А попробуйте пройти прямее: только проплутаете и выйдете на ту же извилистую тропу».
Незадолго до смерти Ключевский вошел в масонскую ложу. Посвятили его французские досточтимые мастера — Сеншоль и Буле, возрождавшие в России масонство в начале ХХ века. Помогал им в этом сын знаменитого в то время московского священника, настоятеля кремлевского Архангельского собора, о. Валентина Амфитеатрова — известный писатель Александр Амфитеатров.
В советское время, хотя и издавались иногда его сочинения, особенным почтением Ключевский не пользовался. В те годы признание дореволюционного ученого часто зависело от того, какую позицию занимал он к прежнему режиму, — «либералом» был или «консерватором»? Ключевский же, кроме того, что он был вполне благонамеренный гражданин, еще и учительствовал как-то в царской семье: по воле императора Александра Третьего он преподавал историю болящему царевичу Георгию. Какое же почтение могло быть к придворному историку? Равным образом оставалась в запустении его могила в Донском монастыре. Можно наверно утверждать, что будь Ключевский похоронен не в Донском, а в любом другом монастыре, могила не сохранилась бы вовсе. Переносить на Новодевичье останки какого-то царского домашнего учителя вряд ли тогда посчитали бы нужным. И лишь в 1980-е, когда возвратились в повседневную жизнь некоторые дореволюционные и русские зарубежные ценности, и к самому Ключевскому заслуженно вернулся почет, нашлись какие-то добровольцы, взявшиеся ухаживать за его могилой.

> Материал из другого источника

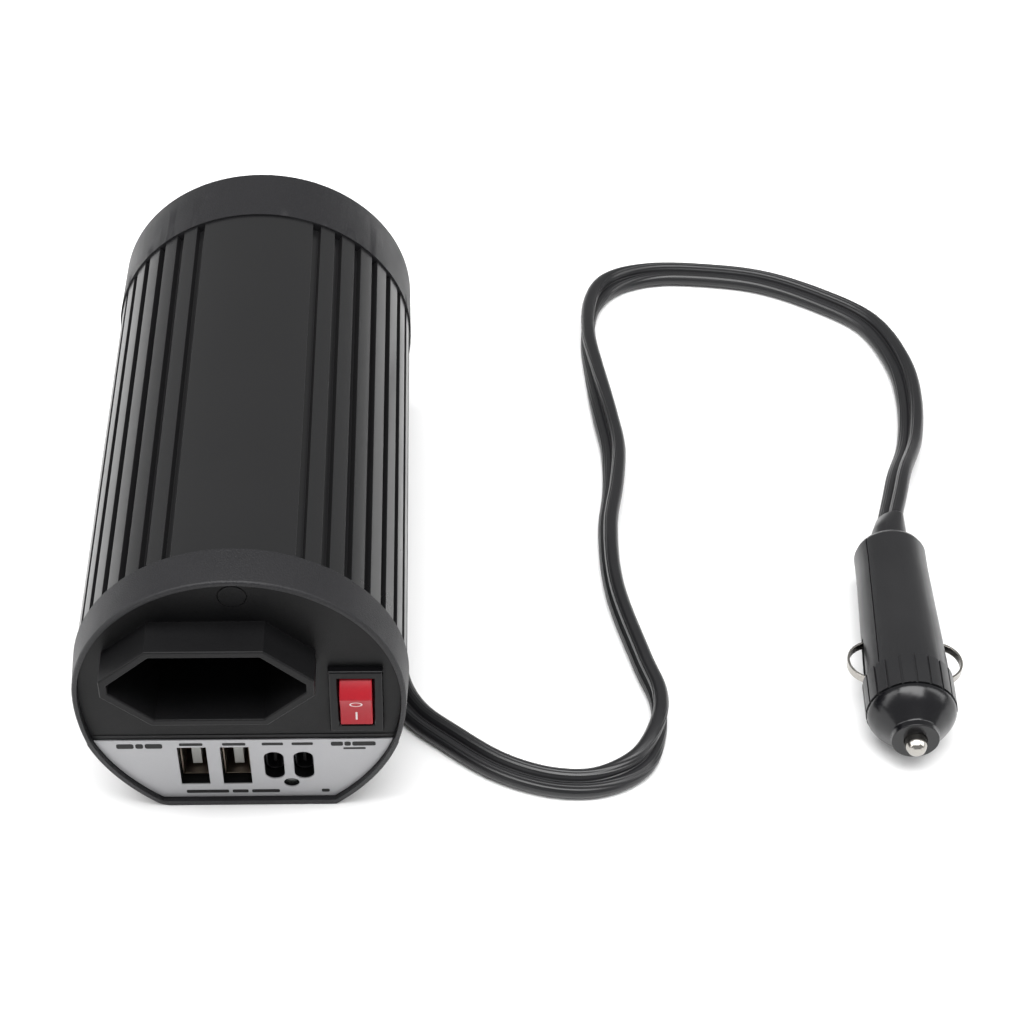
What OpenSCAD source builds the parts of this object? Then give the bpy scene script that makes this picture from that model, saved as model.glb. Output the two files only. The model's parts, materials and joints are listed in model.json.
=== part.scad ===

Вскоре после революции монастырь был закрыт, братия отправлена на трудовой фронт. Если верить Ивану Сергеевичу Шмелеву, насельники этой обители были далеки от христианского благочестия и подвижничества. Какой-то персонаж «Лета Господня» так о них говорит: «Донские монахи эти самые чревоугодники, на семужку — на икорку собирают, богачей и замасливают. …Их бы ко мне на завод, глину мять, толсто…» — и очень нехорошо сказал. Пришло время, и отправили их таки глину мять.